Similar packages were soon discovered at the Caffè Vergnano di Santena plant, also in Turin, at the headquarters of the Illy coffee company, and at the Ferrero company headquarters in Alba.

The envelopes contained the green powder along with demands that each company pay 300,000 euros into a bitcoin account "by May 20th" or face having their products contaminated with the same substance, local media reported

The letters were reportedly sent from Belgium and written in "perfect" English.

The letters claimed that the green substance was "oleandrin, a vegetable substance capable of causing nausea and diarrhea, but also arrhythmia up to cardiac arrest,” Il Fatto Quotidiano reported.

"Don't be fooled by the appearance: diluted or not, the poison is very effective,” they reportedly said.

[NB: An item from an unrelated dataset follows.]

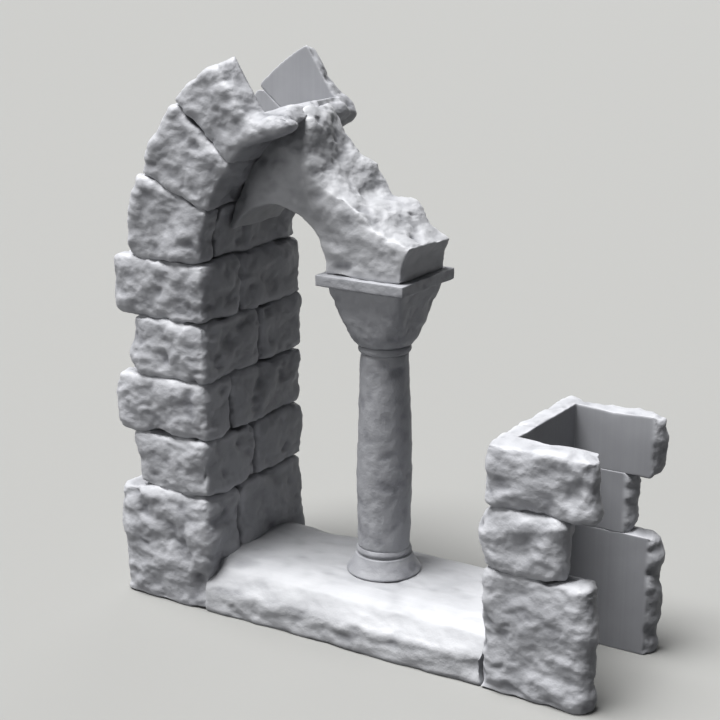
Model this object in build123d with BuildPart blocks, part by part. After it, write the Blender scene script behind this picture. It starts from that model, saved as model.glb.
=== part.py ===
"""Ruined two-light window frame for a gaming-table wall: a kit of cast stones that are glued together.

The frame clips round the cut edge of a foam wall board. Each jamb and the arch ring are a U-shaped channel:
a front leaf and a back leaf of stone, joined by a thin reveal that lines the opening. A column on the sill
carries a block of masonry with one small arch whole and the springing of the other.
X runs along the wall, Y through it (the front face is -Y) and Z up. The origin is at the middle of the base.
All sizes are in millimetres.
"""
from build123d import *
from math import cos, degrees, radians, sin, sqrt
import os

os.makedirs("parts", exist_ok=True)

# ---- the wall board and the channel that it slides into
board_thickness = 20.0
board_clearance = 0.3
leaf_thickness = 4.4
reveal_thickness = 3.5
channel_half = board_thickness / 2 + board_clearance
wall_half = channel_half + leaf_thickness

# ---- stones: courses, leaves and arrises
opening_half_width = 27.3
course_height = 10.5
base_course_height = 2 * course_height
short_leaf = 15.2
long_leaf = 19.7
broken_jamb_wear = 1.0
arris_radius = 1.0
glue_gap = 0.1

# Each jamb from the ground up: course height, leaf length along the wall, and the Y of the joint
# between the front and the back stone in the reveal.
left_courses = [
    (base_course_height, long_leaf, -4.9),
    (course_height, short_leaf, 0.2),
    (course_height, long_leaf, -6.8),
    (course_height, short_leaf, 2.0),
    (course_height, long_leaf, -3.4),
]
right_courses = [
    (base_course_height, long_leaf - broken_jamb_wear, -2.6),
    (course_height, short_leaf - broken_jamb_wear, 3.1),
    (course_height, long_leaf - broken_jamb_wear, -4.2),
]
springing_height = sum(course[0] for course in left_courses)

# ---- arch ring: nine voussoirs would close it, and three still stand on the left jamb
voussoir_angle = 180 / 9
voussoir_depths = [16.0, 15.2, 14.2]
voussoir_chamfer = 0.7
voussoir_splits = [-channel_half, 1.4, -5.8]
voussoirs_standing = len(voussoir_depths)
front_break_angle = 122.8
back_break_angle = 122.5
front_tongue_angle = 107.0
back_tongue_angle = 116.0

# ---- locating pegs and their sockets, on every bed and every radial joint
peg_radius = 0.8
peg_height = 1.4
peg_clearance = 0.1
socket_depth = peg_height + 0.3
peg_offsets = (3.5, 11.5)
peg_row = channel_half + leaf_thickness / 2

# ---- sill
sill_height = 9.4
sill_face_height = 4.5
sill_top_half_width = 10.6
sill_peg_height = 4.2
sill_peg_row = 9.6

# ---- column, from the sill up
base_radius = 6.6
base_neck_radius = 5.05
base_skirt_height = 3.0
base_groove_height = 0.5
base_bead_height = 1.1
base_height = base_skirt_height + base_groove_height + base_bead_height
shaft_foot_radius = 4.55
shaft_belly_radius = 4.75
shaft_head_radius = 4.1
necking_radius = 4.5
necking_height = 1.2
capital_height = 10.4
capital_half_width = 7.1
capital_foot_radius = 4.7
abacus_half_width = 8.45
abacus_thickness = 1.9
abacus_drop = 0.4
tenon_radius = 1.8
tenon_clearance = 0.1
tenon_length = 3.0
tenon_end_clearance = 0.3

# ---- masonry over the small arches
tympanum_half_thickness = 7.0
foot_half_width = 6.9
toe_rise = 5.0
stub_rise = 6.2


def written(name, builder):
    """Names a finished piece and writes it to its own STEP file."""
    builder.part.label = name
    export_step(builder.part, f"parts/{name}.step")


def on_plane(axis_index, value):
    """A test for edges that lie in the plane where one coordinate has the given value."""

    def test(edge):
        box = edge.bounding_box()
        low = tuple(box.min)[axis_index]
        high = tuple(box.max)[axis_index]
        return abs(low - value) < 0.01 and abs(high - value) < 0.01

    return test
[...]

“As you will know it is very easy to introduce a little poison into your products found on supermarket shelves. Can you imagine the disastrous effect on the image of your company if customers began to die of poisoning?”

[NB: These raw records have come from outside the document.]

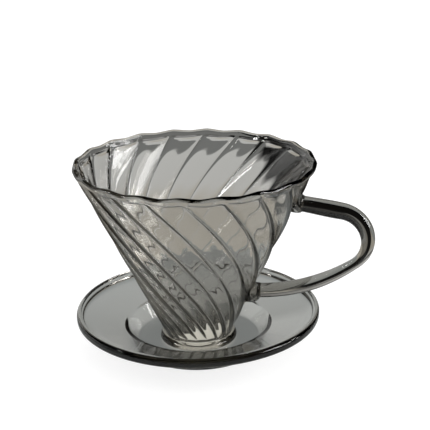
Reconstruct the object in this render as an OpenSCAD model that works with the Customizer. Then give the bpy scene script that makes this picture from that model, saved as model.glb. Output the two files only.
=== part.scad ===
// Glass pour-over dripper: a swirl-fluted cone fused to a saucer flange.
// Frame: origin on the cone's axis at the underside of the base, +Z up,
// +X towards the handle. Millimetres.

/* [Cone] */
// Outer diameter of the polished lip
rim_d = 116; // [114:0.5:118]
// Height of the lip's highest points above the base
rim_h = 94.4; // [93:0.1:95]
// Angle between the cone's wall and its axis
half_angle = 25.5; // [25.3:0.1:25.8]
// Glass thickness near the rim
wall = 2.6; // [2.2:0.1:3]
// Glass thickness where the cone meets the outlet
wall_low = 4.2; // [3.6:0.1:4.6]

/* [Flutes] */
// Number of flutes round the cone
flutes = 20; // [16:1:22]
// Depth of a flute between its ridges
flute_depth = 1.3; // [0.8:0.1:1.6]
// Share of that depth that shows again on the inside
inner_share = 0.8; // [0.6:0.05:0.9]
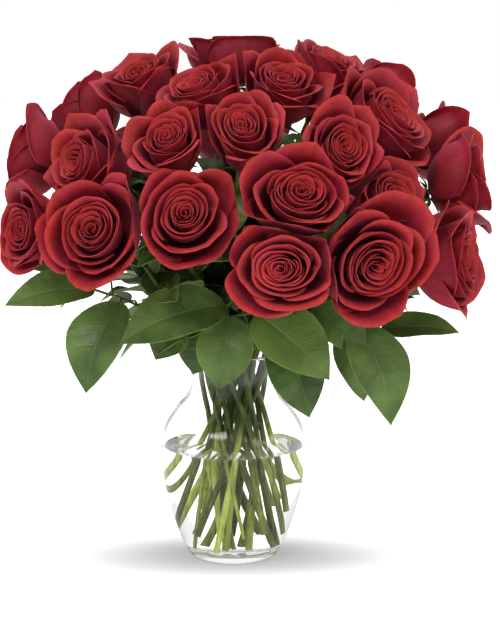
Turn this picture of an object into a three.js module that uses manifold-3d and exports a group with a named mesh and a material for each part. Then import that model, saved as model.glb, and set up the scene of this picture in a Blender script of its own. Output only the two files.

Italian coffee makers Lavazza were among those targeted. Photo: AFP

Seven Lavazza staff based at the Nuvola (Cloud) building in Turin complained of respiratory problems and have been placed in quarantine while the powder is analysed.

Packages containing suspicious powder were also sent to Turin Mayor Chiara Appendino and Turin-based League party member Alessandro Sciretti last week.

The envelopes sent to the local politicians did not contain threats and demands for money, however. Instead they were signed "Scuola Diaz", the name of the base of a Genoa anti-globalist movement that was the target of a brutal police raid in 2001.

The companies and police investigating the attack have so far declined to comment, however local media reports that production continues as usual at all companies today.

In an apparently similar attack in Sweden, the Malmö offices of frozen food giant Findus were evacuated on Friday night after the company received a package containing “white powder” and a written threat.